* Begin Material provided *
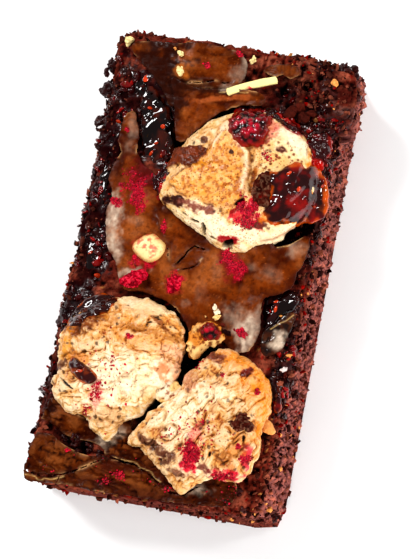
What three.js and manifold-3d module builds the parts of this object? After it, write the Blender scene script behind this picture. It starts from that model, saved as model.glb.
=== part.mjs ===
// Chocolate brownie bar topped with toasted marshmallows, jam, white chocolate and red berry pieces.
// Millimetres, +Z up. +Y runs along the bar, and the origin is under the middle of its flat base.
import * as THREE from "three";
import { ImprovedNoise } from "three/addons/math/ImprovedNoise.js";
import { mergeVertices } from "three/addons/utils/BufferGeometryUtils.js";
import Module from "manifold-3d";

const wasm = await Module();
wasm.setup();

// Driving dimensions of the bar
const BASE_HALF_WIDTH = 30;
const BASE_HALF_LENGTH = 55;
const CRUMB_TOP = 23.6; // mean height of the bare crumb on top
const RIM_CORNERS = {
  frontLeft: [-28.2, -54.4],
  frontRight: [26.6, -52.6],
  rearRight: [28.4, 53.8],
  rearLeft: [-26.2, 54.4],
};
const RIM_BULGE = 0.8; // how far the right rim bows out at mid length
const CORNER_PULL = 1.1; // how far each corner is rounded in
const RIM_DROP = 1.3; // how far the top rolls down at the rim
const SIDE_CRAG = 1.1; // depth of the crumb's crags on the sides
const TOP_CRAG = 0.6;

// Heights of what lies on the crumb
const SKIN_RISE = 1.5; // thin baked skin above the bare crumb
const SKIN_ROOT = 19;
const MARSHMALLOW_EDGE = 25.6;
const MARSHMALLOW_CROWN = 30.2;
const MARSHMALLOW_BOTTOM = 17.5;
const MARSHMALLOW_WRINKLE = 0.55;
const JAM_BOTTOM = 20.2;
const JAM_RIPPLE = 0.25;
const BIT_ROUGHNESS = 0.4;
const NEIGHBOUR_GAP = 0.4; // clear space kept between two pieces

// Mesh fineness
const TOP_COLUMNS = 22;
const TOP_ROWS = 38;
const SIDE_LEVELS = 5;
const LARGE = { around: 38, rings: 6 };
const MEDIUM = { around: 20, rings: 3 };
const SKIN = { around: 18, rings: 2 };
const SMALL = { around: 12, rings: 3 };
const CUT_TOP = 40; // a cut into the bar is open upwards to this height

// Hills and hollows of the crumb: middle x, middle y, radius, rise
const HILLS = [
  [21, 5, 8, 1.1], // dome right of the middle
  [-3, 48, 9, 0.9], // rear lobes
  [4, 0, 13, 0.8], // middle field
  [16, -7, 6, 0.8], // lobe between the marshmallows
  [-20, -47, 7, 0.6], // front left flap
  [-18, -43.3, 3, -2.4], // open trench across the front left
  [-14, 34, 7, -2.2], // jam pit at the rear left
  [22, 44, 6, -0.9], // bare crumb at the rear right
  [-28, 20, 9, -3], // torn left edge
  [-28, 0, 8, -3],
  [-29, 40, 8, -2.4],
  [-29, -22, 6, -2.2],
  [29, -8, 7, -1.4], // sagging right edge
  [28.5, -34, 6, -1.2],
];

// Outlines seen from above, as x and y of the points that a smooth closed curve runs through
const MARSHMALLOWS = {
  marshmallow_rear: {
    crown: MARSHMALLOW_CROWN,
    bottom: MARSHMALLOW_BOTTOM,
    outline: [
      [5, 37.8], [12.3, 38.9], [18, 37], [22, 34], [24.6, 29.5], [25.8, 24.5], [25.5, 19.5], [23.8, 14.5],
      [18.9, 9.7], [13, 7.2], [7.3, 6.9], [3, 9], [-2.5, 11.7], [-7, 14.9], [-8.7, 18], [-7.4, 22.5],
      [-6.2, 27.3], [-3, 31.6],
      [0.5, 35],
    ],
  },
  marshmallow_left: {
    crown: MARSHMALLOW_CROWN + 0.4,
    bottom: MARSHMALLOW_BOTTOM,
    outline: [
      [-14.6, -9.3], [-9, -7.9], [-3.1, -9.4], [0.8, -11.4], [2.7, -14.5], [3.2, -18.5], [1.9, -24.7],
      [-2.5, -31.6], [-6.4, -35.8], [-10.8, -40.6], [-15, -38], [-19.6, -36.6], [-24.3, -33.2],
      [-24.5, -27], [-25, -21.2], [-23.8, -16.3], [-20.4, -12.4],
    ],
  },
  marshmallow_right: {
    crown: MARSHMALLOW_CROWN + 0.2,
    bottom: MARSHMALLOW_BOTTOM,
    outline: [
      [11, -17.6], [15, -17.2], [19, -18.6], [22.4, -21.3], [24.6, -25], [24.8, -29], [23.9, -33.5],
      [24.6, -38], [23.2, -43.4], [19.6, -45.2], [15.6, -45], [12.6, -47.2], [9.2, -49.5], [6, -47.6],
      [2.6, -44.2], [-1.7, -41.3], [-4.6, -41.3], [-3.8, -38.2], [0, -32.3], [3, -28.6], [6.4, -23.3],
    ],
  },
};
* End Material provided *
Aim> From the material above, copy each line that includes the word "this".

Written solution>
What three.js and manifold-3d module builds the parts of this object? After it, write the Blender scene script behind this picture. It starts from that model, saved as model.glb.
const CUT_TOP = 40; // a cut into the bar is open upwards to this height